In earlier studies (e.g., Elsner and Hommel 2001), it has been shown that people automatically learn associations between motor actions and their perceptual effects. An experiment by Kunde et al. (2004) demonstrates that performance is also affected by the compatibility between responses and novel (auditory) action effects. In this experiment, participants had to respond to the color of a visual stimulus by pressing a key forcefully or softly. The key presses were immediately followed by a loud or soft tone. For one group of participants, responses were followed by a compatible action effect; the loudness of the tone matched the response force (e.g., a loud tone appeared after a forceful key press). In the other group of participants, the relationship between actions and action effects was incompatible (e.g., a soft tone appeared after a forceful key press). If the intensity of an action (e.g., a forceful response) was compatible with the intensity of the action effect (e.g., a loud tone), then responses were faster than if the intensity of the action and its effect were incompatible. Given that the tones did not appear before the responses were executed, this observation suggests that the novel, just acquired action effects were anticipated and considered in the response selection process.

In HiTEC, this experiment is simulated using the model as depicted in Fig. 2. Here, visual colors, auditory intensity, and haptic intensity are coded by their respective sensory codes. At the feature level, generic intensity feature codes exist that code for both auditory and haptic intensity. The motor codes refer to the soft and forceful key presses, respectively. The bindings between feature codes and task codes follow the task instructions: red is to be responded to by a strong key press, green by a weak key press. As an equivalent of the behavioral study, we allow the model to learn the relationship between key presses and their perceptual effects. This is realized by randomly activating one of the two motor codes (i.e., pressing the key softly or forcefully), registering their sensory effects (i.e., both the key press and the tone) by activating the respective sensory codes, and propagating activation toward the feature codes. As a result, the active motor code and the active feature codes become (more strongly) associated. Thus, ideomotor learning takes place; actions are associated with their effects.
Fig. 2

HiTEC architecture as used for simulation of the experiment by Kunde et al. (2004). Both auditory intensity and haptic intensity project to the general intensity feature dimension

Importantly, trials with incompatible action effects result in simultaneous activation of both “strong” and “weak” feature codes. Moreover, these feature codes inhibit each other. As a result, associations learned between feature codes and motor codes are weaker (and less specific) than in trials with compatible action effects. As these associations (co-)determine the processing speed during experimental trials, group differences in reaction time arise: 24.16 cycles (SD = 0.20) for the compatible group and 30.64 cycles (SD = 4.10) for the incompatible group.

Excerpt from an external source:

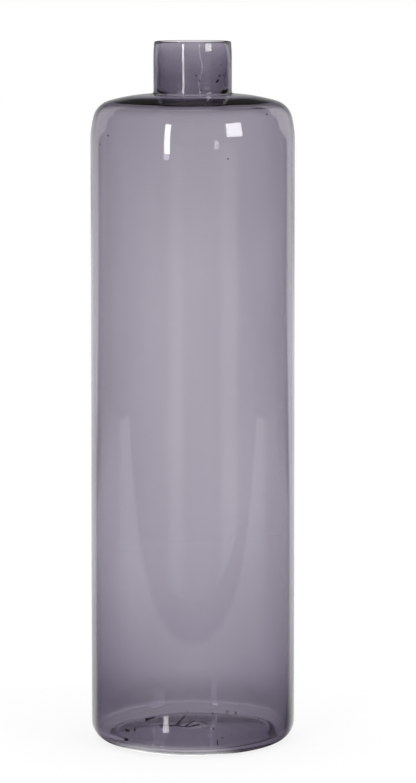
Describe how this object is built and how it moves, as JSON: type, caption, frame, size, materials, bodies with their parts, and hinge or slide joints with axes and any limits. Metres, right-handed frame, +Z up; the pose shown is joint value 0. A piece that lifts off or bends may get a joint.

These results fit well with available behavioral data as shown in Fig. 3. Thus, regular and compatible action effects allow for faster anticipation of a motor action resulting in faster responses to stimuli in the environment than when action effects are incompatible.
Fig. 3

Simulation results (left panel) compared with behavioral data (right panel, adopted from Kunde et al., 2004)

Crucially, participants in behavioral studies typically receive a task instruction before performing practice trials. This is simulated by internalizing the task instruction as feature code—task code connections already before performing the ideomotor learning. As a consequence, activation also propagates from the haptic intensity sensory codes to the “Key” feature code to the task codes—and back—during ideomotor learning, resulting in a top-down enhancement of the haptic intensity sensory codes as compared to the auditory intensity sensory codes. While both haptic intensity and auditory intensity sensory codes receive equal external stimulation from the environment, haptic intensity comes to determine the learned connection weights, where auditory intensity only moderates this process. Thus, the task instruction not only specifies the actual S-R mappings that reflect the appropriate responses to the relevant stimulus features, it also configures the model in such a way that “most attention is paid” to those action effect features in the environment that matter for the current task. Indeed, additional action effects (i.e., the auditory intensity in this task) do not escape processing completely (hence the compatibility effect), but their influence is strongly limited as compared to the main action effect dimension (i.e., the haptic intensity). This illustrates the role of task context and attention in ideomotor learning of action control.

Simulation 2

The canonical example of stimulus-response compatibility effects is the Simon task. In this task, the participant performs manual, spatially defined responses (e.g., pressing a left or right key) to a nonspatial feature of a stimulus (e.g., the pitch of a tone). Importantly, the location of the stimulus varies randomly. Even though stimulus location is irrelevant for the response choice, performance is facilitated when stimulus location corresponds spatially to the correct response. Conversely, performance is impaired when stimulus location corresponds spatially to the other, not to be chosen response.

The Simon task is simulated in HiTEC using the model as depicted in Fig. 1. There are sensory codes for auditory pitch levels, auditory locations, and haptic locations. The motor codes refer to the left key press and the right key press motoric responses, respectively. At the feature level, generic pitch feature codes as well as generic location codes are included, as is a general “Key” code that allows the system to code for all key-related features in a simple way.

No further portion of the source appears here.